Getting back to the subject of change, and the risk thereof, you're right to ask yourself the cost of something going wrong – both financially and reputationally. You also need to ask about the cost of not changing, though – or, more accurately, you need to stop dancing around change using weasel-words to hide what you're up to.

Anyone who's been a reasonably senior business manager has had to inch tentatively (at least metaphorically) into the CFO's office and beg for funding for a new system, or for permission to start a project. The justification is always one of two stories: (a) it's broken and we need to fix it; or (b) by spending X we're going to make Y, where Y is much greater than X (preferably several times more). But in both cases you're actually saying the same thing: if we don't make this change we're going to incur a cost.

If you're looking for funds to replace a broken system, that system must have a value to the company. If it didn't, you wouldn't need to replace it. By not executing the replacement (which may be a like-for-like replacement, though often it's a more modern alternative) you will incur a financial or reputational cost. And where you're looking to case (b), the cost of not proceeding is Y-X – and were that difference not significant you wouldn't be suggesting going to all that hassle.

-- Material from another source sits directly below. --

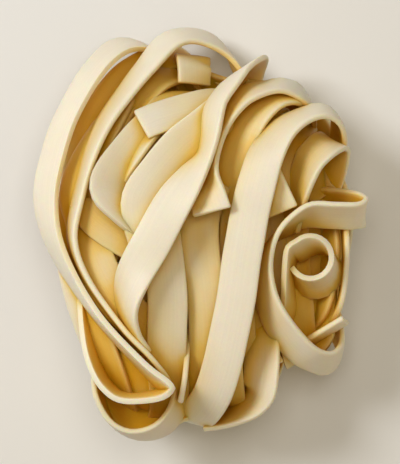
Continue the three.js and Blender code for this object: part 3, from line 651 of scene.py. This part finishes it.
def ribbonMesh(name, rails, tint, lowest):
    # a flat grid, bent onto the rails but nowhere below the lowest level, and then given its
    # thickness and round edges
    cuts = ribbonSpec["acrossCuts"]
    last = len(rails) - 1
    bpy.ops.mesh.primitive_grid_add(x_subdivisions=last, y_subdivisions=cuts, size=2)
    ribbon = bpy.context.object
    ribbon.name = name
    mesh = ribbon.data
    stepLength = laySpec["step"] * mm
    shiftAlong, shiftAcross = ribbonSpec["streakShift"]
    uv = mesh.uv_layers[0]
    uv.name = "ribbon"
    for loop in mesh.loops:
        place = mesh.vertices[loop.vertex_index].co
        along = (place.x + 1) / 2 * last * stepLength
        across = (place.y + 1) / 2 * ribbonSpec["width"] * mm
        uv.data[loop.index].uv = along + tint * shiftAlong, across + tint * shiftAcross
    # marks the rims, which take the pale flour and painted highlight colour
    rim = mesh.attributes.new("rim", "FLOAT", "POINT")
    shade = mesh.attributes.new("tint", "FLOAT", "POINT")
    for vertex in mesh.vertices:
        i = round((vertex.co.x + 1) / 2 * last)
        across = (vertex.co.y + 1) / 2
        atRim = i in (0, last) or min(across, 1 - across) < 0.5 / cuts
        rim.data[vertex.index].value = float(atRim)
        shade.data[vertex.index].value = tint
        left, right, out = rails[i]
        cup = ribbonSpec["cup"] * (1 - (2 * across - 1) ** 2)
        place = right.lerp(left, across) + out * (ribbonSpec["thickness"] / 2 + cup)
        place.z = max(place.z, lowest)
        vertex.co = place * mm
    solid = ribbon.modifiers.new("thickness", "SOLIDIFY")
    solid.thickness = ribbonSpec["thickness"] * mm
    solid.offset = 0
    bevel = ribbon.modifiers.new("edges", "BEVEL")
    bevel.width = ribbonSpec["edgeRound"] * mm
    bevel.segments = ribbonSpec["edgeSegments"]
    bevel.limit_method = "ANGLE"
    bevel.angle_limit = math.radians(ribbonSpec["edgeAngle"])
    for modifier in list(ribbon.modifiers):
        bpy.ops.object.modifier_apply(modifier=modifier.name)
    bpy.ops.object.shade_smooth()
    return ribbon


def join(pieces, name):
    bpy.ops.object.select_all(action="DESELECT")
    for piece in pieces:
        piece.select_set(True)
    bpy.context.view_layer.objects.active = pieces[0]
    bpy.ops.object.join()
    joined = bpy.context.object
    joined.name = name
    joined.data.name = name
    return joined


tintSpec = {"scatter": 12.9898, "start": 4.1}


def tintOf(i):
    # from -1 to 1, scattered over the ribbons and the same in each run
    return math.sin(tintSpec["scatter"] * i + tintSpec["start"])


# Where the nest lies, its lowest ribbons are pressed level. Each group is held off the floor by a
# height of its own, and the wound ribbons by a stagger each, so that few of them share a face.
groupSpec = {
    "innerRibbons": {"hold": 1.4, "stagger": 0.0, "firstTint": 0},
    "woundRibbons": {"hold": 0.0, "stagger": 0.07, "firstTint": 20},
    "looseRibbons": {"hold": 0.6, "stagger": 0.0, "firstTint": 50},
}
restingCut = 2.5  # how far the lowest ribbons are pressed up


def ribbonGroup(name, railsByName, floorLevel):
    spec = groupSpec[name]
    ribbons = []
    for i, (ribbonName, rails) in enumerate(railsByName.items()):
        hold = spec["hold"] + spec["stagger"] * (len(railsByName) - i)
        lowest = floorLevel + ribbonSpec["thickness"] / 2 + hold
        ribbons.append(ribbonMesh(ribbonName, rails, tintOf(i + spec["firstTint"]), lowest))
    return join(ribbons, name)


coreSpec = {
    "segments": 64,
    "rings": 40,
    "reach": 0.99,  # share of the form's half widths that it fills
    # the darkest tint, a painted shade that keeps this body dark as the deep inside of the nest
    "tint": -1.0,
}


def coreMesh(winding):
    # the form as a closed body
    bpy.ops.mesh.primitive_uv_sphere_add(
        segments=coreSpec["segments"], ring_count=coreSpec["rings"], radius=1)
    core = bpy.context.object
    core.name = "core"
    for vertex in core.data.vertices:
        across = vertex.co.z
        x = across * winding.form["right" if across > 0 else "left"] * coreSpec["reach"]
        turn = math.atan2(vertex.co.x, vertex.co.y) / (2 * math.pi)
        vertex.co = winding.point(turn, x) * mm
    core.data.uv_layers[0].name = "ribbon"
    for name, value in (("rim", 0.0), ("tint", coreSpec["tint"])):
        for entry in core.data.attributes.new(name, "FLOAT", "POINT").data:
            entry.value = value
    bpy.ops.object.mode_set(mode="EDIT")
    bpy.ops.mesh.select_all(action="SELECT")
    bpy.ops.mesh.normals_make_consistent(inside=False)
    bpy.ops.object.mode_set(mode="OBJECT")
    bpy.ops.object.shade_smooth()
    return core


bpy.ops.object.select_all(action="DESELECT")
innerWinding = Winding(innerForm)
outerWinding = Winding(outerForm)
innerRails = {f"inner{i}": innerWinding.lay(route) for i, route in enumerate(innerRoutes())}
woundRails = {name: outerWinding.lay(route) for name, route in woundRoutes.items()}
freeRails = {name: looseRails(route) for name, route in looseRoutes.items()}
print("ribbons laid:", len(innerRails) + len(woundRails) + len(freeRails))

showing = [*woundRails.values(), *freeRails.values()]
floorLevel = min(min(left.z, right.z) for rails in showing for left, right, _ in rails)
floorLevel += restingCut - ribbonSpec["thickness"]
groups = [
    ribbonGroup("innerRibbons", innerRails, floorLevel),
    ribbonGroup("woundRibbons", woundRails, floorLevel),
    ribbonGroup("looseRibbons", freeRails, floorLevel),
    coreMesh(innerWinding),
]
print("ribbons and core made")

# The nest is moved to the middle of the CAD's box and down to its underside.
corners = np.array([vertex.co for piece in groups for vertex in piece.data.vertices])
low, high = corners.min(axis=0), corners.max(axis=0)
shift = Vector((
    (nestLow.x + nestHigh.x - low[0] - high[0]) / 2,
    (nestLow.y + nestHigh.y - low[1] - high[1]) / 2,
    nestLow.z - low[2]))
for piece in groups:
    for vertex in piece.data.vertices:
        vertex.co += shift

# Rays that measure the painted shade of each place.
shadeRaySpec = {
    "count": 24,
    "start": 0.00025,  # metres off the face
    "reach": 0.016,  # metres
    "smoothing": 4,
}


def measurePaintedShade(pieces):
    # painted shade: measures how closed in each place is, the share of rays from it that soon meet a
    # ribbon, and stores it as the depth attribute that darkens the colour
    places, faces = [], []
    for piece in pieces:
        before = len(places)
        places += [vertex.co.copy() for vertex in piece.data.vertices]
        faces += [[before + i for i in face.vertices] for face in piece.data.polygons]
    tree = BVHTree.FromPolygons(places, faces)
    rays = []
    for i in range(shadeRaySpec["count"]):
        up = 1 - (i + 0.5) / shadeRaySpec["count"]
        aside = math.sqrt(1 - up * up)
        angle = i * math.pi * (3 - math.sqrt(5))  # the golden angle spreads them evenly
        rays.append(Vector((math.cos(angle) * aside, math.sin(angle) * aside, up)))
    for piece in pieces:
        mesh = piece.data
        depth = mesh.attributes.new("depth", "FLOAT", "POINT")
        closed = np.zeros(len(mesh.vertices))
        for vertex in mesh.vertices:
            turn = Vector((0, 0, 1)).rotation_difference(vertex.normal)
            start = vertex.co + vertex.normal * shadeRaySpec["start"]
            hits = [tree.ray_cast(start, turn @ ray, shadeRaySpec["reach"])[0] for ray in rays]
            closed[vertex.index] = sum(hit is not None for hit in hits) / shadeRaySpec["count"]
        first, second = np.array([edge.vertices for edge in mesh.edges]).T
        ends, others = np.append(first, second), np.append(second, first)
        neighbours = np.bincount(ends, minlength=len(closed))
        for _ in range(shadeRaySpec["smoothing"]):
            around = np.bincount(ends, closed[others], len(closed)) / neighbours
            closed = (closed + around) / 2
        depth.data.foreach_set("value", closed)


measurePaintedShade(groups)
print("shade measured")

pasta = pastaFinish()
for piece in groups:
    piece.data.materials.clear()
    piece.data.materials.append(pasta)
    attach(piece, "root")
    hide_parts("pasta_nest")
    print(piece.name, sum(len(face.vertices) - 2 for face in piece.data.polygons), "triangles")

floorSpec = {"size": 4, "colour": (0.83, 0.83, 0.82), "roughness": 0.6}
bpy.ops.mesh.primitive_plane_add(size=floorSpec["size"])
floor = bpy.context.object
floor.name = "floor"
floorFinish = Finish("floor")
floorFinish.put(floorFinish.surface, {
    "Base Color": floorSpec["colour"], "Roughness": floorSpec["roughness"]})
floor.data.materials.append(floorFinish.material)

cameraSpec = {"lens": 180, "height": 0.50}
camera = bpy.data.objects.new("camera", bpy.data.cameras.new("camera"))
bpy.context.collection.objects.link(camera)
camera.data.lens = cameraSpec["lens"]
camera.location = (0, 0, cameraSpec["height"])
bpy.context.scene.camera = camera

lightSpec = {
    "key": {"place": (-0.38, 0.22, 0.47), "size": 0.2, "power": 2.25, "colour": (1, 0.99, 0.98)},
    "front": {"place": (0.02, 0.1, 0.65), "size": 0.3, "power": 1.15, "colour": (1, 0.94, 0.84)},
    "fill": {"place": (0.35, -0.3, 0.25), "size": 0.3, "power": 0.2, "colour": (1, 0.7, 0.25)},
}
lightAim = Vector((0, 0, 0.02))
for name, spec in lightSpec.items():
    light = bpy.data.objects.new(name, bpy.data.lights.new(name, "AREA"))
    bpy.context.collection.objects.link(light)
    light.data.size = spec["size"]
    light.data.energy = spec["power"]
    light.data.color = spec["colour"]
    light.location = spec["place"]
    light.rotation_euler = (lightAim - Vector(spec["place"])).to_track_quat("-Z", "Y").to_euler()

worldSpec = {"colour": (1, 0.87, 0.64, 1), "strength": 0.22}
world = bpy.data.worlds.new("world")
bpy.context.scene.world = world
world.use_nodes = True
sky = world.node_tree.nodes["Background"]
sky.inputs["Color"].default_value = worldSpec["colour"]
sky.inputs["Strength"].default_value = worldSpec["strength"]
bpy.context.scene.view_settings.view_transform = "Standard"
print("floor, camera and lights set")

The bigger the business, the better you can afford to mitigate the risk of change. You have more people and you probably have more funds, but hand-in-hand with both of those you also have economies of scale and most likely significant purchasing power. Unlike smaller businesses you have access to a much wider range of products and technologies, and as I've already said you also have access to the people and skills you need.

There's no excuse, then, for big business to be last to the party. And if you are, there's every chance that when you get there the place will be like the Mary Celeste, the vol-au-vents will be all gone, the only wine left will be the £2.99-from-the-corner-shop much some cheapskate brought along, and everyone will have tootled off to the clubs in town to carry on having a good time.

Turn off the light on your way out, would you?